I’m not really sure whether the fact that I would be working alongside some pretty smoking guys counts as a pro or a con. I mean, on the pro side, there’s the fact that I get to work with eye candy, but on the con side, I disappear when I turn sideways, so putting me up next to them would be like putting a deli slice of roast beef up against a steak. So it’s a toss-up.

So the score so far:

Pro


• Mad bankage on my part
• A whole lotta fun
• I get paid to be naked
• I get to work with hot guys
• No crappy co-workers
• On the job boozin’! (Possibly)

Con

• Explaining it to the family
• I’m pale and skinny; I am the anti-sexy
• I can’t dance either. Bummer.
• Toasters having sex with blenders

Next step I usually take is to try and figure out a way to remedy the cons. In this case:

Anti-Cons

• They’ll get over it
• That’s why Godtopus invented tanning salons and steroids
• Nope, I won’t ever be able to dance. But somehow, I doubt a bunch of horned up drunks will mind.
• If I go down on the DJ, I can probably convince him to play some Metric.

So then it’s more or less decided. I’ll give myself until March Break to bulk up and tan myself until I look like an overdone ham, then...Ummmm...beats the fuck outta me, really. I guess I can crash at my cousin’s place for a while whilst I figure out what sort of bullshit I can feed to my parents for now. Oh well, I missed out on my opportunity to be bad in high school. I have a lot of catching up to do. Although if anybody has some tips on how to not be a shitty dancer, that would be just fucking peachey.

Monday, February 9, 2009

Yeah, You Really Must Think You're Great


I don't know if I've said this before, but at the restaurant where I work, Sundays seems to be the day where all of the dumbest people in the city descend up on us like some swarm of hungry, indecisive and very incredibly stupid zombies. Why I continue to work Sundays is beyond me.

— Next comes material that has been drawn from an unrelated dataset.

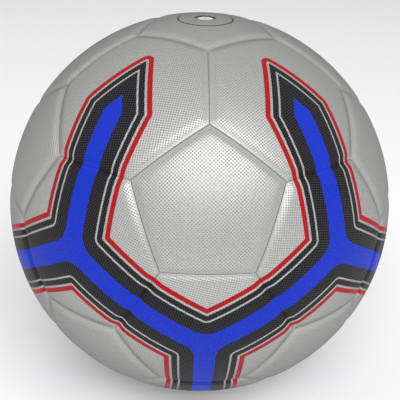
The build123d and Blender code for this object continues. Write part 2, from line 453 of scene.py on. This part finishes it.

Oh, wait, yeah, it's because I'm broke. Now I remember.

I also happen to work with two of my friends, who are both super chill and completely and utterly fucking useless. But still, it's impossible to work alone at take out, so I take what I can get, really. Unfortunately, it was Kelsie's birthday the last weekend of January, so she decided to take that weekend off, as well as the one that just passed. Awesome.

I wouldn't really mind this, is Kayla didn't call in, saying she couldn't come in because she had "Homework" (Read: A Hangover). So of course, I had to suck it up and work an entire shift alone. AND, just to top it all of, we got all of 36 orders in the space of three hours, which for a real restaurant, is pure unadulterated hell.

Take for instance, the one motherfucker who took ten goddamn minutes to decided between Chicken and Ribs, while there were three other orders I had to pack. I'm sorry, but it's Chicken and Ribs here people. It's not like I'm holding your wife and kids at gunpoint and making you decide who lives, here.

Today, I met up with Kayla and asked her how her homework turned out, and was met with the blank-eyed stare I usually get when I ask her about Quantum Physics. As I guessed, she had no homework. Only a headache. Whoopee. I bottled up the frustration and listened yet again as she regaled me with the story of her booze-filled weekend.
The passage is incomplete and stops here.